* YOUR OBJECTIVE
The data must be written out once more, precisely as given.

* COLLECTED MATERIAL

▬▬▬▬▬▬▬▬▬▬

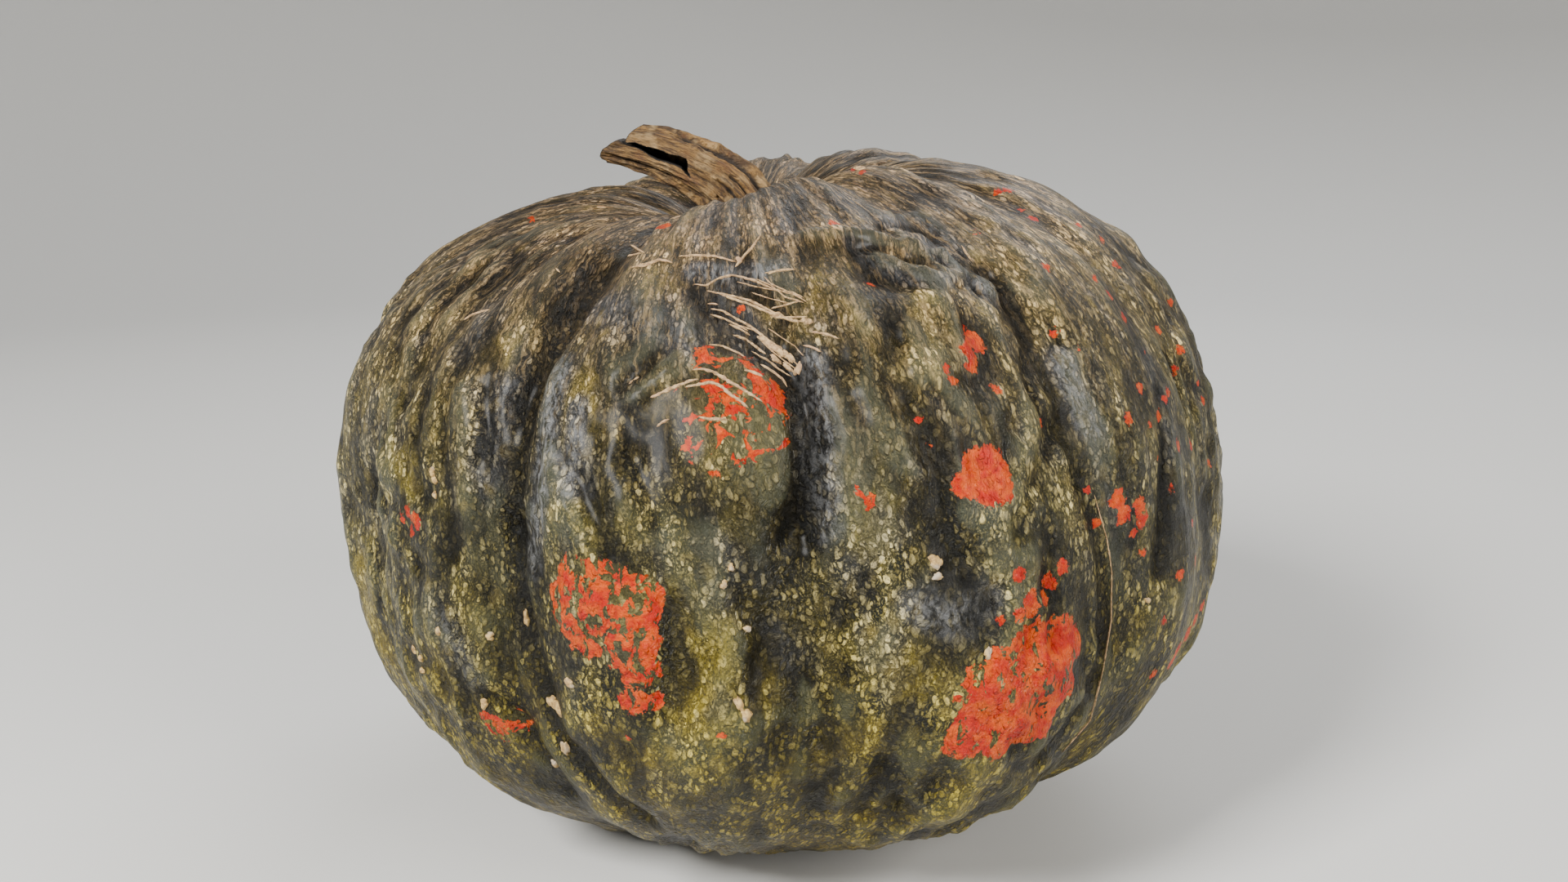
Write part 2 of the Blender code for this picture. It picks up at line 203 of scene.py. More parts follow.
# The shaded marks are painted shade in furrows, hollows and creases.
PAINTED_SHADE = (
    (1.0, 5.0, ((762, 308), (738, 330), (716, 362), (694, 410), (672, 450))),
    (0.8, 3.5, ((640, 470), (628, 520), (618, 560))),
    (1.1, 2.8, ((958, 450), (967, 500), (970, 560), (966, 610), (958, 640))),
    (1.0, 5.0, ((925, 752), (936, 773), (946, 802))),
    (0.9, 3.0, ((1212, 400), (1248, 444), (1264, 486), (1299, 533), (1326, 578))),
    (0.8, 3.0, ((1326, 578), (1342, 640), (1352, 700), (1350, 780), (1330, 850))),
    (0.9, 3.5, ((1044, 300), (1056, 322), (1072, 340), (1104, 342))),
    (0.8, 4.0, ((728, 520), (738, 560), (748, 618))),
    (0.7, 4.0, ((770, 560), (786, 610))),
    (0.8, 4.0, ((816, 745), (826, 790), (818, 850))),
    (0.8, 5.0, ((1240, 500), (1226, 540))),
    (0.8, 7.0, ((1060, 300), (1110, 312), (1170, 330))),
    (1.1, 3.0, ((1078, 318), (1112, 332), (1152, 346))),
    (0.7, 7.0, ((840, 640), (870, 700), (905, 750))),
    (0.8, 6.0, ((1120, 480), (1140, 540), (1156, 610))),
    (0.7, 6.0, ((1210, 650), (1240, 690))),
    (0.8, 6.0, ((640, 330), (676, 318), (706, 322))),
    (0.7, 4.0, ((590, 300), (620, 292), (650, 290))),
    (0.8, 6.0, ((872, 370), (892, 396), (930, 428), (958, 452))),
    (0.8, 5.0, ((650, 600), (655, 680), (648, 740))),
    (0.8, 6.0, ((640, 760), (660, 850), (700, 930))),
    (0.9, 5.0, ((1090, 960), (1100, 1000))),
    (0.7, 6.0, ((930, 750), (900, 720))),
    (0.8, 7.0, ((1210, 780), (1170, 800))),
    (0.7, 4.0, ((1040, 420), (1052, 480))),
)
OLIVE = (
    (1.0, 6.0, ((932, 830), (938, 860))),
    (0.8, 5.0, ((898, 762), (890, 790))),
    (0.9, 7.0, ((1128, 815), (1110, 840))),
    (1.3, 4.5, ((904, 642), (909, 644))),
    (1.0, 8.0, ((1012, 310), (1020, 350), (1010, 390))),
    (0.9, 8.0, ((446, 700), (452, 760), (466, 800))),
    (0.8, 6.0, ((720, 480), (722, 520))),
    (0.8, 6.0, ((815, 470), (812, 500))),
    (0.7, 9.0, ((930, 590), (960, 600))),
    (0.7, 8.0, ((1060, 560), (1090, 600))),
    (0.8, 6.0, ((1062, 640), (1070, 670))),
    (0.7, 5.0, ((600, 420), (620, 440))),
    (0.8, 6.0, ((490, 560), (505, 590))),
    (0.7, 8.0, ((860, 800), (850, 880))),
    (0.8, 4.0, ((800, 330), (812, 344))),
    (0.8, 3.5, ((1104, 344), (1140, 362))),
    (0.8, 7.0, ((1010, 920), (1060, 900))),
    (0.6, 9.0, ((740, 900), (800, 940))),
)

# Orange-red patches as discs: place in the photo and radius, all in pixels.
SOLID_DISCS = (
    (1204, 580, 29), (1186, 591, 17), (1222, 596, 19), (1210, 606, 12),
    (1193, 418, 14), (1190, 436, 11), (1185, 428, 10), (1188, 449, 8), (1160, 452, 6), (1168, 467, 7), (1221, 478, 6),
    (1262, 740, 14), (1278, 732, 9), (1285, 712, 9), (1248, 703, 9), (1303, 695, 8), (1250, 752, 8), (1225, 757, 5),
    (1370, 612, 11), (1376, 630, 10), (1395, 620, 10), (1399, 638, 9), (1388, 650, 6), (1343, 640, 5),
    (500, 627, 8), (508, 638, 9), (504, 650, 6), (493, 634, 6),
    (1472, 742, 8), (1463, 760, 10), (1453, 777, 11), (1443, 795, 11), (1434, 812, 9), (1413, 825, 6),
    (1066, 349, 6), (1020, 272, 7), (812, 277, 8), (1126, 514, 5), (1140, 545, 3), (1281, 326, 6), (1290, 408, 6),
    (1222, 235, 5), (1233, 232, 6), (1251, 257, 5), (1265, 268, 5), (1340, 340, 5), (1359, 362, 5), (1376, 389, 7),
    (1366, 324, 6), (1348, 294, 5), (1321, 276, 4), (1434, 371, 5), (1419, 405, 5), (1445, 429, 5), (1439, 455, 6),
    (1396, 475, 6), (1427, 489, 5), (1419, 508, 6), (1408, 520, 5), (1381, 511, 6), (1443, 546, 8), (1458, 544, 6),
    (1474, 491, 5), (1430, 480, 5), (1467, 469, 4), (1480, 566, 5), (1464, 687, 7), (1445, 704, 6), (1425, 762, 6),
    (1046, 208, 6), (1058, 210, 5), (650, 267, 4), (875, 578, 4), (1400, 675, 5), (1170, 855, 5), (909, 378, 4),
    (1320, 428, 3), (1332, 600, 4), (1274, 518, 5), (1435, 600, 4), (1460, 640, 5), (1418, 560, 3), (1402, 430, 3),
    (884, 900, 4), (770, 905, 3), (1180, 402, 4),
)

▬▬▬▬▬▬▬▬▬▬

* COMPLETED TASK
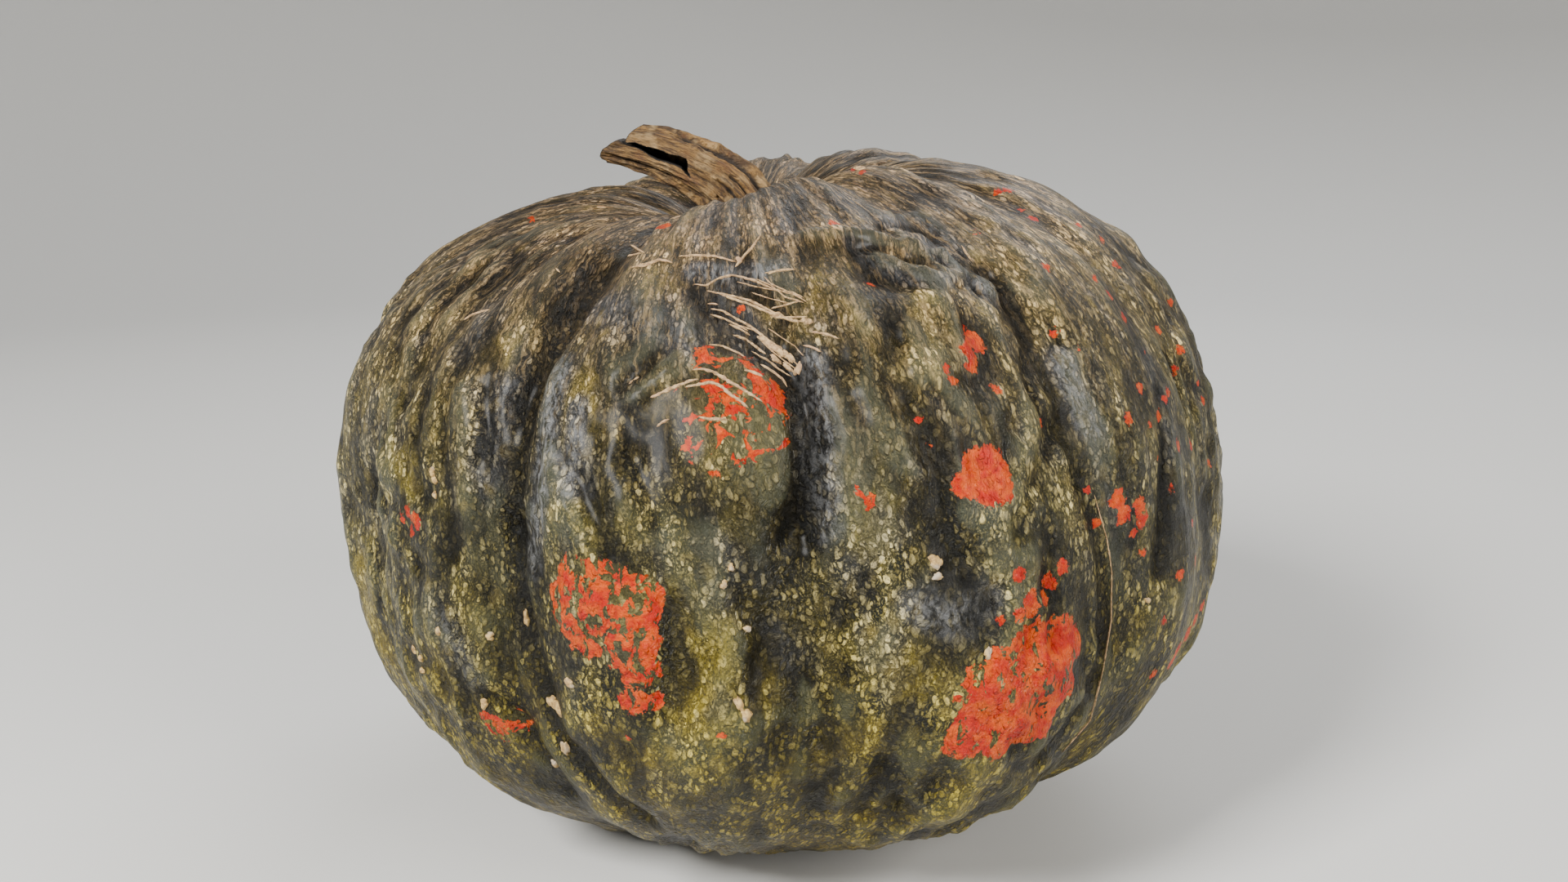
Write part 2 of the Blender code for this picture. It picks up at line 203 of scene.py. More parts follow.
# The shaded marks are painted shade in furrows, hollows and creases.
PAINTED_SHADE = (
    (1.0, 5.0, ((762, 308), (738, 330), (716, 362), (694, 410), (672, 450))),
    (0.8, 3.5, ((640, 470), (628, 520), (618, 560))),
    (1.1, 2.8, ((958, 450), (967, 500), (970, 560), (966, 610), (958, 640))),
    (1.0, 5.0, ((925, 752), (936, 773), (946, 802))),
    (0.9, 3.0, ((1212, 400), (1248, 444), (1264, 486), (1299, 533), (1326, 578))),
    (0.8, 3.0, ((1326, 578), (1342, 640), (1352, 700), (1350, 780), (1330, 850))),
    (0.9, 3.5, ((1044, 300), (1056, 322), (1072, 340), (1104, 342))),
    (0.8, 4.0, ((728, 520), (738, 560), (748, 618))),
    (0.7, 4.0, ((770, 560), (786, 610))),
    (0.8, 4.0, ((816, 745), (826, 790), (818, 850))),
    (0.8, 5.0, ((1240, 500), (1226, 540))),
    (0.8, 7.0, ((1060, 300), (1110, 312), (1170, 330))),
    (1.1, 3.0, ((1078, 318), (1112, 332), (1152, 346))),
    (0.7, 7.0, ((840, 640), (870, 700), (905, 750))),
    (0.8, 6.0, ((1120, 480), (1140, 540), (1156, 610))),
    (0.7, 6.0, ((1210, 650), (1240, 690))),
    (0.8, 6.0, ((640, 330), (676, 318), (706, 322))),
    (0.7, 4.0, ((590, 300), (620, 292), (650, 290))),
    (0.8, 6.0, ((872, 370), (892, 396), (930, 428), (958, 452))),
    (0.8, 5.0, ((650, 600), (655, 680), (648, 740))),
    (0.8, 6.0, ((640, 760), (660, 850), (700, 930))),
    (0.9, 5.0, ((1090, 960), (1100, 1000))),
    (0.7, 6.0, ((930, 750), (900, 720))),
    (0.8, 7.0, ((1210, 780), (1170, 800))),
    (0.7, 4.0, ((1040, 420), (1052, 480))),
)
OLIVE = (
    (1.0, 6.0, ((932, 830), (938, 860))),
    (0.8, 5.0, ((898, 762), (890, 790))),
    (0.9, 7.0, ((1128, 815), (1110, 840))),
    (1.3, 4.5, ((904, 642), (909, 644))),
    (1.0, 8.0, ((1012, 310), (1020, 350), (1010, 390))),
    (0.9, 8.0, ((446, 700), (452, 760), (466, 800))),
    (0.8, 6.0, ((720, 480), (722, 520))),
    (0.8, 6.0, ((815, 470), (812, 500))),
    (0.7, 9.0, ((930, 590), (960, 600))),
    (0.7, 8.0, ((1060, 560), (1090, 600))),
    (0.8, 6.0, ((1062, 640), (1070, 670))),
    (0.7, 5.0, ((600, 420), (620, 440))),
    (0.8, 6.0, ((490, 560), (505, 590))),
    (0.7, 8.0, ((860, 800), (850, 880))),
    (0.8, 4.0, ((800, 330), (812, 344))),
    (0.8, 3.5, ((1104, 344), (1140, 362))),
    (0.8, 7.0, ((1010, 920), (1060, 900))),
    (0.6, 9.0, ((740, 900), (800, 940))),
)

# Orange-red patches as discs: place in the photo and radius, all in pixels.
SOLID_DISCS = (
    (1204, 580, 29), (1186, 591, 17), (1222, 596, 19), (1210, 606, 12),
    (1193, 418, 14), (1190, 436, 11), (1185, 428, 10), (1188, 449, 8), (1160, 452, 6), (1168, 467, 7), (1221, 478, 6),
    (1262, 740, 14), (1278, 732, 9), (1285, 712, 9), (1248, 703, 9), (1303, 695, 8), (1250, 752, 8), (1225, 757, 5),
    (1370, 612, 11), (1376, 630, 10), (1395, 620, 10), (1399, 638, 9), (1388, 650, 6), (1343, 640, 5),
    (500, 627, 8), (508, 638, 9), (504, 650, 6), (493, 634, 6),
    (1472, 742, 8), (1463, 760, 10), (1453, 777, 11), (1443, 795, 11), (1434, 812, 9), (1413, 825, 6),
    (1066, 349, 6), (1020, 272, 7), (812, 277, 8), (1126, 514, 5), (1140, 545, 3), (1281, 326, 6), (1290, 408, 6),
    (1222, 235, 5), (1233, 232, 6), (1251, 257, 5), (1265, 268, 5), (1340, 340, 5), (1359, 362, 5), (1376, 389, 7),
    (1366, 324, 6), (1348, 294, 5), (1321, 276, 4), (1434, 371, 5), (1419, 405, 5), (1445, 429, 5), (1439, 455, 6),
    (1396, 475, 6), (1427, 489, 5), (1419, 508, 6), (1408, 520, 5), (1381, 511, 6), (1443, 546, 8), (1458, 544, 6),
    (1474, 491, 5), (1430, 480, 5), (1467, 469, 4), (1480, 566, 5), (1464, 687, 7), (1445, 704, 6), (1425, 762, 6),
    (1046, 208, 6), (1058, 210, 5), (650, 267, 4), (875, 578, 4), (1400, 675, 5), (1170, 855, 5), (909, 378, 4),
    (1320, 428, 3), (1332, 600, 4), (1274, 518, 5), (1435, 600, 4), (1460, 640, 5), (1418, 560, 3), (1402, 430, 3),
    (884, 900, 4), (770, 905, 3), (1180, 402, 4),
)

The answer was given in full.